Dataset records
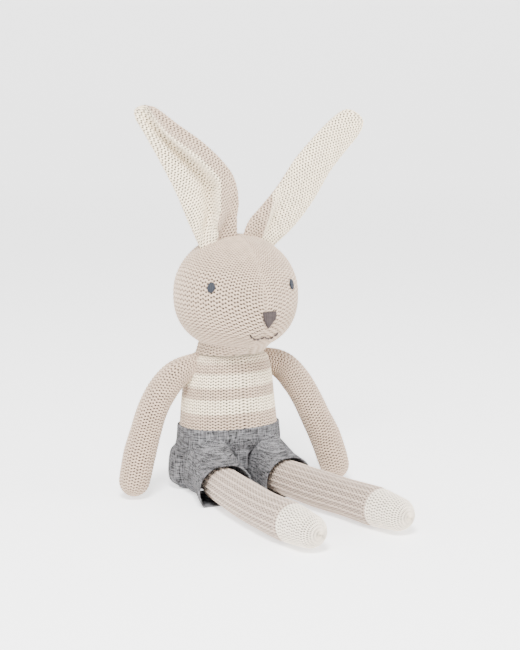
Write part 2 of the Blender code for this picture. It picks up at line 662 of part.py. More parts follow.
def main():
    for thing in list(bpy.data.objects):
        bpy.data.objects.remove(thing)
    for name, colour in COLOURS.items():
        material = bpy.data.materials.new(name)
        material.use_nodes = True
        shader = material.node_tree.nodes["Principled BSDF"]
        shader.inputs["Base Color"].default_value = (*colour, 1)
        shader.inputs["Roughness"].default_value = 0.9
    make_torso()
    make_neck()
    make_head()
    make_ear("right", EAR_RIGHT_OUTER, EAR_RIGHT_INNER, EAR_RIGHT_FOLD)
    make_ear("left", EAR_LEFT_OUTER, EAR_LEFT_INNER, EAR_LEFT_FOLD)
    make_arm("right", ARM_RIGHT_PATH)
    make_arm("left", ARM_LEFT_PATH)
    make_leg("right", LEG_RIGHT_PATH)
    make_leg("left", LEG_LEFT_PATH)


main()
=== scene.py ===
"""A seated stuffed bunny rabbit in knitted skins and cloth shorts, with its floor and lights.

Shapes are worked out in millimetres and become metres when a mesh is made. The toy faces -Y,
sits on the floor at z = 0 and has its own left side towards +X.
"""

import math

import bpy
import numpy as np
from bpy.props import FloatProperty, FloatVectorProperty, PointerProperty
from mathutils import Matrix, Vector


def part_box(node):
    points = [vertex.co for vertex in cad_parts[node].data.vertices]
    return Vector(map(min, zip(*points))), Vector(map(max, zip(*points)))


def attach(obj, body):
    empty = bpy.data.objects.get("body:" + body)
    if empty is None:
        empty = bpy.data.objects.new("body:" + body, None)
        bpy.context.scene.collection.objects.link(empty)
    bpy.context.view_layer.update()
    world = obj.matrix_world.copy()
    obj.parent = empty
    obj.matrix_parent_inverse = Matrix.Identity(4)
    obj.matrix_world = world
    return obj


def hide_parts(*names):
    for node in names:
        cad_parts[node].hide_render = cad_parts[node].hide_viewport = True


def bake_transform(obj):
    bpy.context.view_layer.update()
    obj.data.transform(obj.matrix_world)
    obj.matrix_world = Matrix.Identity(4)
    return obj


bl_info = {
    "name": "Knitted Rabbit",
    "version": (1, 0, 0),
    "blender": (4, 5, 0),
    "location": "3D View > Sidebar > Rabbit",
    "description": "Builds a seated stuffed rabbit in knit and cloth over its frame",
    "category": "Object",
}

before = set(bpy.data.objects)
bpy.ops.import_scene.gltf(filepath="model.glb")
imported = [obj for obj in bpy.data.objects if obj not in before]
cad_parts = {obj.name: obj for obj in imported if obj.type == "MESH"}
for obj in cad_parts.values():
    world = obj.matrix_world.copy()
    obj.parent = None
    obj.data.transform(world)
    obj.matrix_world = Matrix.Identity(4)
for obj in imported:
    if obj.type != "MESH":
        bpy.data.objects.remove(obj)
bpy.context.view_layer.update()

MM = 0.001
TORSO_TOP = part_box("torso_panel_front")[1][2] / MM
WAIST = 49.0
SEAT_LEVELS = (
    (1.3, -3.0, 2.0, 8.0, 12.0),
    (1.3, -3.0, 31.0, -1.5, 21.5),
    (3.0, -3.0, 35.5, -2.8, 24.0),
    (7.0, -2.5, 41.0, -3.5, 26.5),
    (15.0, -2.0, 42.5, -3.5, 28.0),
    (27.5, -2.0, 41.0, -4.5, 28.5),
)
TRUNK_LEVELS = (
    (34.0, -2.0, 39.5, -23.0, 28.0),
    (47.0, -2.5, 37.0, -26.0, 27.0),
    (65.0, -3.0, 35.3, -25.0, 25.5),
    (84.0, -3.0, 33.2, -23.5, 23.5),
    (96.0, -2.5, 30.5, -21.5, 21.0),
    (101.0, -2.5, 26.5, -18.0, 18.0),
    (104.0, -2.5, 14.0, -11.0, 10.0),
    (104.5, -2.5, 3.0, -3.0, 2.0),
)
# Pale stripes as lowest height, highest height and strength. The top stripe is a real pale stripe,
# given half strength as painted shade under the chin.
STRIPES = ((59.9, 70.7, 1.0), (79.2, 89.2, 1.0), (96.5, 103.0, 0.5))
STRIPE_EDGE = 1.4
SQUARENESS = 2.3
TORSO_GIRTH = 205.0
# Share of the trunk's side, from its lowest ring, that the knit leaves to the shorts
TORSO_START = 0.10

HEAD_CENTRE = np.array((0.6, -5.5, 147.0))
HEAD_HALF = np.array((45.6, 44.0, 42.0))
CROWN = HEAD_CENTRE[2] + HEAD_HALF[2]
MUZZLE_DIRECTION = (0.05, -0.90, -0.42)
MUZZLE_RISE = 4.5
MUZZLE_SPREAD = 34.0
JAW_FULLNESS = 0.15
JAW_END = -56.0
HEAD_END = 89.2
# How steeply the rows fall away from the centre seam at four heights in degrees, and how
# far from the seam they keep falling
ROW_SLOPES = ((-50, -10, 25, 60), (0.12, 0.34, 0.72, 0.80))
SLOPE_REACH = 26
HEAD_SEAM_WIDTH = 1.6
NECK_RADIUS = 26.0
NECK_DEPTH = 0.75
NECK_LENGTH = 11.0
NECK_SHIFT = (-3, 4)
NECK_SINK = 2.0
EYE_SIZE = (2.7, 3.7)
EYES = {"left": (36.0, 10.0), "right": (-49.5, 10.5)}
NOSE_AT = (3.0, -17.0)
NOSE_SIZE = (5.4, 6.8)
MOUTH_AT = (2.0, -35.0)
MOUTH_HALF_WIDTH = 10.0
MOUTH_RISE = 2.6
THREAD_SIDES = 6

# Edges of the ears, across and up from the crown
EAR_OUTER = {
    "right": ((-29.5, -8), (-39, 14), (-46, 30), (-58, 52),
              (-71, 74), (-77.5, 85), (-77, 91), (-71, 93.5)),
    "left": ((33, -8), (50, 5), (66, 23.5), (79, 43),
             (92.5, 58), (104, 70), (108, 79), (104, 86)),
}
EAR_INNER = {
    "right": ((-1, 0.5), (-3, 14), (-3, 25), (-9, 45),
              (-28, 65), (-47, 79), (-62, 91), (-71, 93.5)),
    "left": ((4, 0.5), (9, 11), (20.5, 21.5), (35, 36),
             (53, 57), (78, 80), (93, 89), (104, 86)),
}
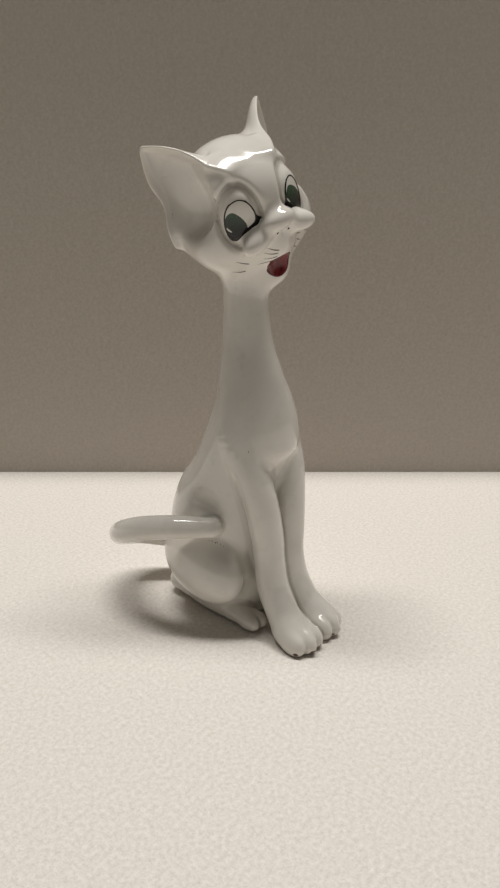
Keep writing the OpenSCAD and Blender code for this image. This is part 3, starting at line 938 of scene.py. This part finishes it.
def tin_white_glaze():
    material, tree = new_finish("tin_white_glaze_on_earthenware")
    where = add(tree, "ShaderNodeTexCoord").outputs["Object"]
    bend = add(tree, "ShaderNodeAttribute", attribute_name="bend").outputs["Fac"]
    foot = add(tree, "ShaderNodeAttribute", attribute_name="foot").outputs["Fac"]
    clouds = spread(tree, noise(tree, where, CLOUD, 3), 0.35, 0.65)
    colour = blend(tree, clouds, linear("#DDD9D1"), linear("#E8E4DC"))
    # Creases are painted darker and greyer: painted shade, on top of the glaze that gathers there.
    pooled_glaze_and_painted_shade = spread(tree, bend, -0.05, -0.6, 0, 0.75)
    colour = blend(tree, pooled_glaze_and_painted_shade, colour, linear("#9E998F"))
    rim = spread(tree, bend, 0.45, 1.4, 0, 0.35)
    colour = blend(tree, rim, colour, linear("#F1E7D6"))
    smear = spread(tree, noise(tree, where, SMEAR, 4, 0.65), 0.56, 0.75, 0, 0.16)
    colour = blend(tree, smear, colour, linear("#A79F91"))
    cell = add(tree, "ShaderNodeTexVoronoi", {"Vector": where, "Scale": PER_MM / SPECK_APART},
               feature="F1")
    chosen = add(tree, "ShaderNodeSeparateColor", {"Color": cell.outputs["Color"]})
    speck_size = spread(tree, chosen.outputs[0], 0.6, 1.0, 0.0, 0.036)
    speck = spread(tree, sum_of(tree, cell.outputs["Distance"], speck_size, "SUBTRACT"), 0.008, -0.004)
    colour = blend(tree, speck, colour, linear("#5B4A3A"))
    ragged = spread(tree, noise(tree, where, CHIP_EDGE, 3), 0.3, 0.7, -0.5, 0.5)
    bare = spread(tree, sum_of(tree, foot, ragged), 0.55, 0.4)
    clay_colour = blend(tree, noise(tree, where, CLAY_GRAIN, 4), linear("#3E2A20"), linear("#6B4C3A"))
    colour = blend(tree, bare, colour, clay_colour)
    gloss = spread(tree, noise(tree, where, GLOSS_PATCH, 2), 0.3, 0.7, 0.07, 0.15)
    gloss = add(tree, "ShaderNodeMix", {0: bare, 2: gloss, 3: 0.85}).outputs[0]
    peel = noise(tree, where, PEEL, 1.5)
    ripple = add(tree, "ShaderNodeBump", {"Height": peel, "Strength": 0.1,
                                          "Distance": PEEL_DEEP * MM})
    pits = add(tree, "ShaderNodeBump", {"Height": sum_of(tree, speck, bare), "Strength": 0.6,
                                        "Distance": PIT_DEEP * MM, "Normal": ripple.outputs[0]},
               invert=True)
    finish_with(tree, Base_Color=colour, Roughness=gloss, IOR=GLAZE_IOR, Specular_IOR_Level=0.5,
                Coat_Weight=0.35, Coat_Roughness=0.05, Normal=pits.outputs[0])
    return material


# %% [markdown]
# ### Painted enamels
#
# Enamel is coloured glass ground to a powder and painted on with oil. It keeps the brush's streaks and
# is a little less glossy than the glaze. Black is dense, and thins to brown at a stroke's edge.
# The green of the iris is laid thinly at the top and twice at the bottom, so it runs nearly to black.

# %% Enamels
IRIS_DEPTH = (0, 10)        # millimetres below the iris's top edge, from the thin paint to the thick


def brushed_enamel(name, dark, light, rough, streak_mm=0.9, drop=None):
    material, tree = new_finish(name)
    where = add(tree, "ShaderNodeTexCoord").outputs["Object"]
    long_streaks = add(tree, "ShaderNodeMapping", {"Vector": where, "Scale": (1, 1, 0.35)}).outputs[0]
    streaks = noise(tree, long_streaks, streak_mm, 3, 0.6)
    amount = spread(tree, streaks, 0.35, 0.7)
    if drop is not None:
        depth = add(tree, "ShaderNodeAttribute", attribute_name="drop").outputs["Fac"]
        thin = spread(tree, depth, *drop, 1, 0)
        amount = sum_of(tree, thin, spread(tree, streaks, 0.3, 0.7, 0.75, 1.15), "MULTIPLY")
    colour = blend(tree, amount, linear(dark), linear(light))
    gloss = spread(tree, streaks, 0.3, 0.7, rough, rough + 0.12)
    grain = add(tree, "ShaderNodeBump", {"Height": streaks, "Strength": 0.12, "Distance": 0.1 * MM})
    finish_with(tree, Base_Color=colour, Roughness=gloss, IOR=ENAMEL_IOR, Normal=grain.outputs[0])
    return material


finishes = {
    "white_glaze": tin_white_glaze(),
    "black_enamel": brushed_enamel("iron_black_enamel_painted", "#0B0A0A", "#1E1A18", 0.12),
    "green_enamel": brushed_enamel("chrome_green_enamel_painted", "#080C08", "#3E5A44", 0.1, 1.4,
                                   IRIS_DEPTH),
    "white_enamel": brushed_enamel("tin_white_enamel_painted", "#D8D6D0", "#EFEDE8", 0.15),
    "red_enamel": brushed_enamel("iron_red_enamel_painted", "#4A1215", "#7C2428", 0.14, 2.2),
    "brown_enamel": brushed_enamel("umber_enamel_thinly_brushed", "#38302A", "#6A5F55", 0.3, 0.5)}
NODE_SLOTS = {"white_glaze": clay, "black_enamel": ["eye_outline_right", "eye_outline_left", "nostrils"],
              "green_enamel": ["iris_right", "iris_left"], "white_enamel": ["catchlights"],
              "red_enamel": ["mouth_enamel"], "brown_enamel": ["whiskers"]}
pieces = {**clay, **paint}
for slot, names in NODE_SLOTS.items():
    for name in names:
        pieces[name].data.materials.append(finishes[slot])
print(len(finishes), "finishes on", len(pieces), "pieces")

# %% [markdown]
# ## Table, backdrop, light and camera
#
# A pale terry cloth lies under the cat and a grey one hangs behind it. One long, narrow light high
# overhead lights the tops of things and leaves their sides to the glow of the table. Its reflection is
# the bright line across the forehead. The room itself gives only a little light.

# %% Table and backdrop
def stage_plane(name, corners, material):
    mesh = bpy.data.meshes.new(name)
    mesh.from_pydata(to_frame(corners).tolist(), [], [(0, 1, 2, 3)])
    mesh.materials.append(material)
    plane = bpy.data.objects.new(name, mesh)
    bpy.context.scene.collection.objects.link(plane)
    return plane


def matt(name, dark, light, size_mm, pile_mm):
    material, tree = new_finish(name)
    where = add(tree, "ShaderNodeTexCoord").outputs["Object"]
    fibre = noise(tree, where, size_mm, 4, 0.7)
    colour = blend(tree, spread(tree, fibre, 0.3, 0.7), linear(dark), linear(light))
    weave = add(tree, "ShaderNodeBump", {"Height": fibre, "Strength": 0.6, "Distance": pile_mm * MM})
    finish_with(tree, Base_Color=colour, Roughness=0.95, Normal=weave.outputs[0])
    return material


VIEW_TURN, VIEW_DOWN = 42, 22     # degrees: the camera looks this far round from the x axis, and down
REACH = 1500
WALL, HEIGHT = 200, 430     # how far behind the cat the cloth hangs, and how high
TUFT = 2.2
TERRY_PILE, COTTON_PILE = 1.6, 0.8
table = np.array([(-1, -1, 0), (1, -1, 0), (1, 1, 0), (-1, 1, 0)]) * REACH
stage_plane("table", table, matt("bleached_cotton_terry", "#DDD7CF", "#F6F2EC", TUFT, TERRY_PILE))
wall = np.array([(WALL, -REACH, 0), (WALL, -REACH, HEIGHT), (WALL, REACH, HEIGHT), (WALL, REACH, 0)])
wall = wall @ turned("z", VIEW_TURN).T
stage_plane("backdrop", wall, matt("grey_brushed_cotton", "#B8B0A6", "#C9C1B7", TUFT, COTTON_PILE))


# %% Lights
def soft_light(name, at, aim, along, length, breadth, power, colour):
    """A rectangle of light at a point, facing another, with its long side running along a direction."""
    data = bpy.data.lights.new(name, "AREA")
    data.shape, data.size, data.size_y = "RECTANGLE", length * MM, breadth * MM
    data.energy = power
    data.color = linear(colour)[:3]
    back = (Vector(at) - Vector(aim)).normalized()
    side = (Vector(along) - Vector(along).dot(back) * back).normalized()
    turn = Matrix([side, back.cross(side), back]).transposed().to_4x4()
    lamp = bpy.data.objects.new(name, data)
    lamp.matrix_world = Matrix.Translation(to_frame(at)) @ turn
    bpy.context.scene.collection.objects.link(lamp)


soft_light("ceiling_tube", at=(170, 90, 2400), aim=(0, 0, 100), along=(0.57, -0.78, -0.25),
           length=1900, breadth=200, power=55, colour="#FFFBF6")

# %% The room's own glow
ROOM_GLOW = 0.07
world = bpy.data.worlds.new("room")
world.use_nodes = True
world.node_tree.nodes["Background"].inputs["Color"].default_value = linear("#E4DDD3")
world.node_tree.nodes["Background"].inputs["Strength"].default_value = ROOM_GLOW
bpy.context.scene.world = world
bpy.context.scene.view_settings.view_transform = "Standard"

# %% Camera
CAMERA_AT = (-267.6, -240.5, 253)
SENSOR, LENS = 36, 27.97
camera_data = bpy.data.cameras.new("camera")
camera_data.sensor_fit = "VERTICAL"
camera_data.sensor_width = camera_data.sensor_height = SENSOR
camera_data.lens = LENS
camera = bpy.data.objects.new("camera", camera_data)
turn, down = math.radians(VIEW_TURN), math.radians(VIEW_DOWN)
ahead = Vector((math.cos(turn) * math.cos(down), math.sin(turn) * math.cos(down), -math.sin(down)))
facing = ahead.to_track_quat("-Z", "Y").to_matrix().to_4x4()
camera.matrix_world = Matrix.Translation(to_frame(CAMERA_AT)) @ facing
bpy.context.scene.collection.objects.link(camera)
bpy.context.scene.camera = camera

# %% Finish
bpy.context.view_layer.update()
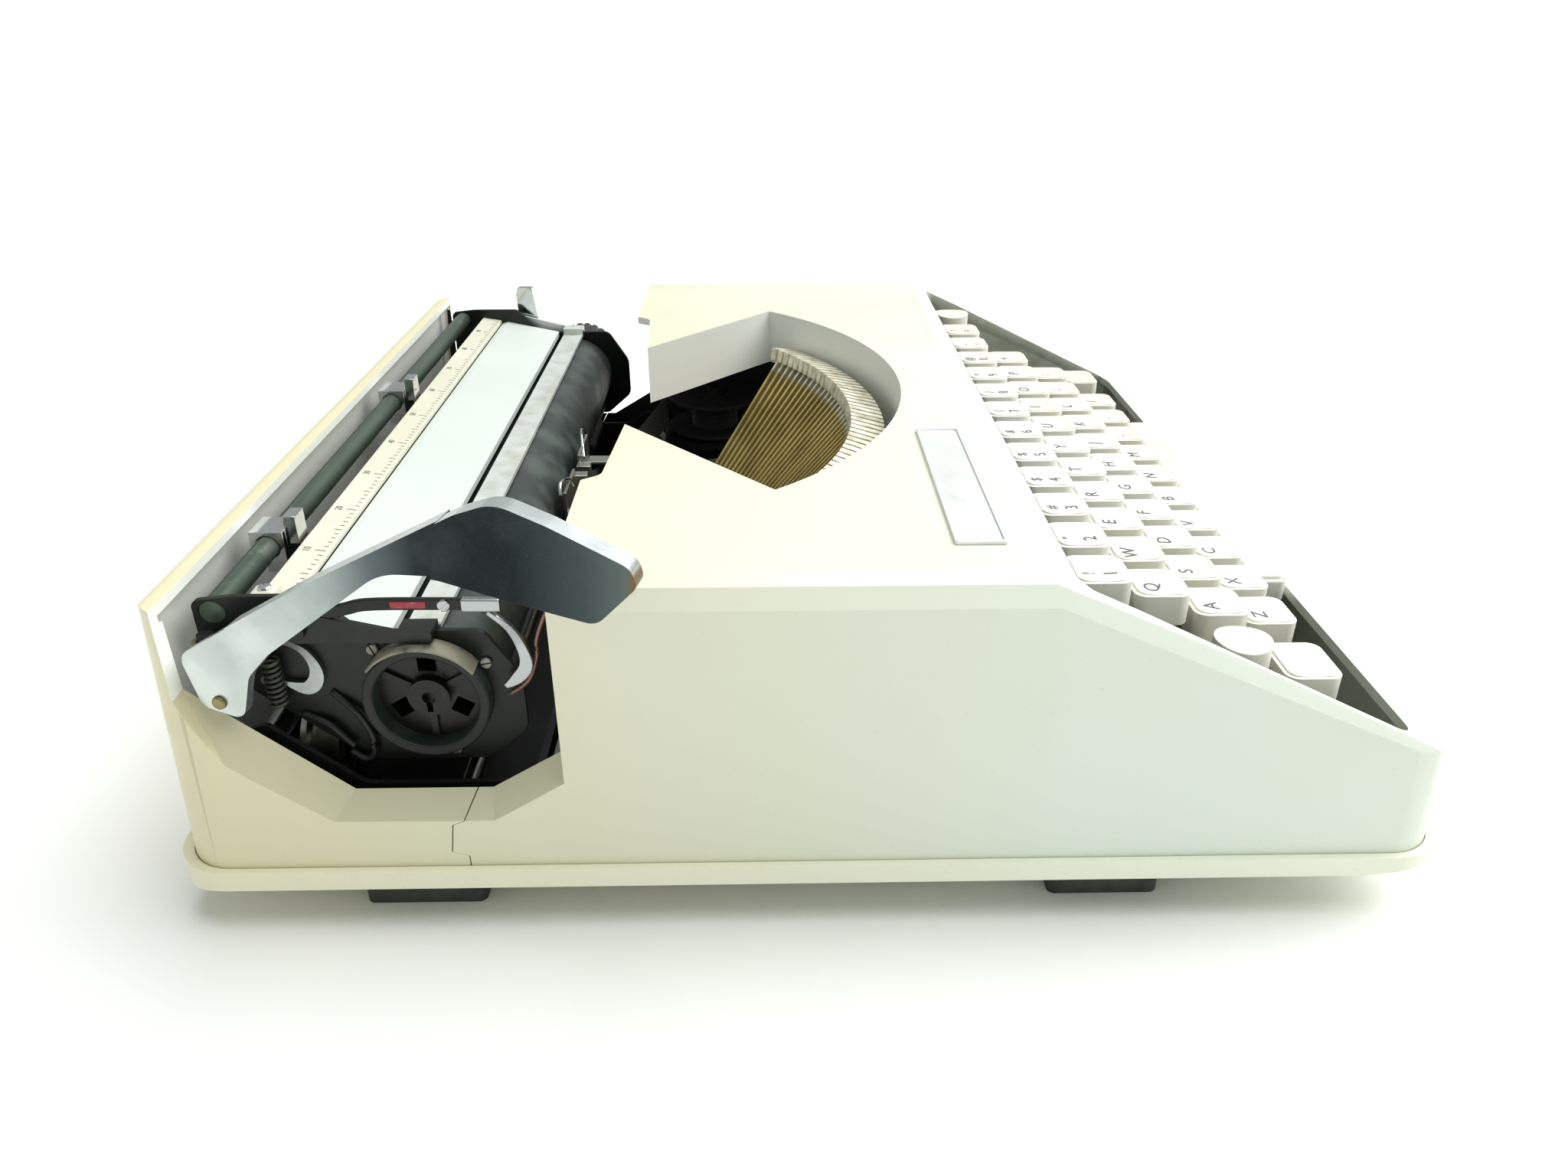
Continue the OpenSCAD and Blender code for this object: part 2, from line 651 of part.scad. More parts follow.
module carriage_frame() color("gray") {
    // web and top flange over the whole length
    box(end_left + plate_t, end_right - plate_t, web_y, web_y + 2, 41, flange_z + 2);
    box(end_left + plate_t, end_right - plate_t, web_y + 2, 134, flange_z, flange_z + 2);
    // shoes on the rear rod
    both_sides() difference() {
        box(-shoe_x - 6, -shoe_x + 6, 126.5, 135.5, 42.5, flange_z);
        rod_x(-far, far, rod_r + fit, rail_rear[0], rail_rear[1]);
    }
    // truck that reaches forward to the front rod
    box(-28, 28, web_y, web_y + 2, 35.5, 41);
    box(-28, 28, rail_front[0] - 4, web_y + 2, 34.6, 36.4);
    both_sides() difference() {
        box(-shoe_x - 6, -shoe_x + 6, rail_front[0] - 4, rail_front[0] + 4, 27, 34.6);
        rod_x(-far, far, front_rod_r + 0.1, rail_front[0], rail_front[1]);
        box(-40, 40, rail_front[0] - 2.6, rail_front[0] + 2.6, 26, rail_front[1]);
    }
}

module end_plate(x) difference() {
    along_x(x, x + plate_t) polygon(rounded([
        [70, 62, 6], [70, 47, 4], [80, 38.4, 3], [109.5, 38.4, 2], [143.4, 66.6, 2], [143.4, 83, 2],
        [134, 84, 2], [116, 84, 3], [106, 74.5, 4], [78, 74.5, 4]]));
    rod_x(x - 1, x + 5, margin_r, margin_axis[0], margin_axis[1]);
    rod_x(x - 1, x + 5, 2, bail_pivot[0], bail_pivot[1]);
}

module end_plate_left() color("dimgray") {
    difference() {
        end_plate(end_left);
        rod_x(-far, far, platen_r + 0.1, axis_y, axis_z);
    }
    rod_x(end_left - 5, end_left + plate_t, 2, bail_pivot[0], bail_pivot[1]);
    // shelf and stud of the lever bracket
    box(-131.5, end_left, 138, 142.8, 70.2, 72);
    translate([bracket_at[0], bracket_at[1], 71]) cylinder(h = 6, r = 1.8);
}

module end_plate_right() color("dimgray") {
    difference() {
        end_plate(end_right - plate_t);
        rod_x(-far, far, 4 + fit, axis_y, axis_z);
    }
    rod_x(end_right - plate_t, end_right + 3.4, 2, bail_pivot[0], bail_pivot[1]);
    rod_x(end_right - plate_t, end_right + 6.5, 1.5, release_pivot[0], release_pivot[1]);
}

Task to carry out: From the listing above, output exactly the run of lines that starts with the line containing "EAR_LEFT_OUTER, EAR_LEFT_INNER, EAR_LEFT_FOLD)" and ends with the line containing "if empty is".

Result for this exercise:
    make_ear("left", EAR_LEFT_OUTER, EAR_LEFT_INNER, EAR_LEFT_FOLD)
    make_arm("right", ARM_RIGHT_PATH)
    make_arm("left", ARM_LEFT_PATH)
    make_leg("right", LEG_RIGHT_PATH)
    make_leg("left", LEG_LEFT_PATH)


main()
=== scene.py ===
"""A seated stuffed bunny rabbit in knitted skins and cloth shorts, with its floor and lights.

Shapes are worked out in millimetres and become metres when a mesh is made. The toy faces -Y,
sits on the floor at z = 0 and has its own left side towards +X.
"""

import math

import bpy
import numpy as np
from bpy.props import FloatProperty, FloatVectorProperty, PointerProperty
from mathutils import Matrix, Vector


def part_box(node):
    points = [vertex.co for vertex in cad_parts[node].data.vertices]
    return Vector(map(min, zip(*points))), Vector(map(max, zip(*points)))


def attach(obj, body):
    empty = bpy.data.objects.get("body:" + body)
    if empty is None:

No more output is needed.